Imaginez la situation suivante : vous avez des courses à faire mais, handicapé, vous ne pouvez pas les effectuer vous-même. Vous devez donc confier une liste de courses à la personne en charge. En toute logique, vivant en France, vous ne vous dites à aucun moment que l'intervenante pourrait ne pas savoir lire le français, ni même le parler. Et bien ça m'est arrivé. Une personne très gentille, mais qui bafouillait le français et était incapable de le déchiffrer. Elle se retrouvait donc dans l'impossibilité de faire mes courses, mais en plus de cela, rien que lui donner des instructions quand elle était chez moi était très compliqué. Je ne sais pas dire « Il faut nettoyer la salle de bain » en portugais (oui ça fait extrêmement cliché de dire qu'elle est portugaise, mais c'est la stricte vérité...) ! Bien sûr, ce n'était en rien de sa faute, mais je ne l'ai pas gardé plus de trois semaines...
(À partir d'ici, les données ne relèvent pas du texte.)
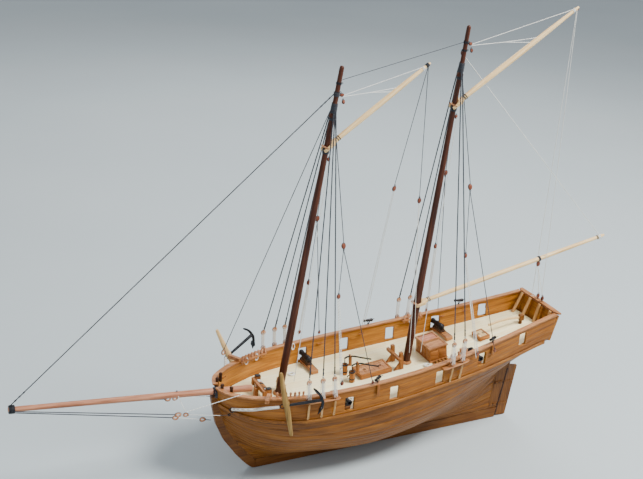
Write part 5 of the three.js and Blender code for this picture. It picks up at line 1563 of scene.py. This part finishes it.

Là, je dois avouer que c'est un cas extrême et unique. Mais les cas plus fréquents ne sont pas forcément plus enviables pour autant. Il y a des auxiliaires qui ont la fâcheuse tendance à établir une espèce de relation mère fils simplement parce que vous avez l'âge d'un de ses enfants. Je suis désolé Mesdames mais je ne suis en aucun cas votre fils, je suis un adulte qui a des besoins et qui sait exactement ce qu'il veut, comment le demander et pourquoi. Comme on dit, « l'enfer est pavé de bonnes intentions ». Pour le coup, le sol était jonché de commentaires décalés et déplacés sur tout et n'importe quoi. Comment prendriez-vous un jugement actif d'une cinquantenaire maquillée comme une voiture volée qui qualifie un Enki Bilal encadré de décoration pour enfants ? Ou encore, celle qui se fend d'un conseil hilare et moqueur en me disant que mon salon faisait beaucoup trop geek et que les filles ne devaient pas aimer... ma chère Madame, vous avez le double de mon âge et ne semblez pas comprendre les gens de ma génération, aussi, votre avis, je le roulerais bien en boule et vous l'enfoncerais jusqu'au fond du duodénum.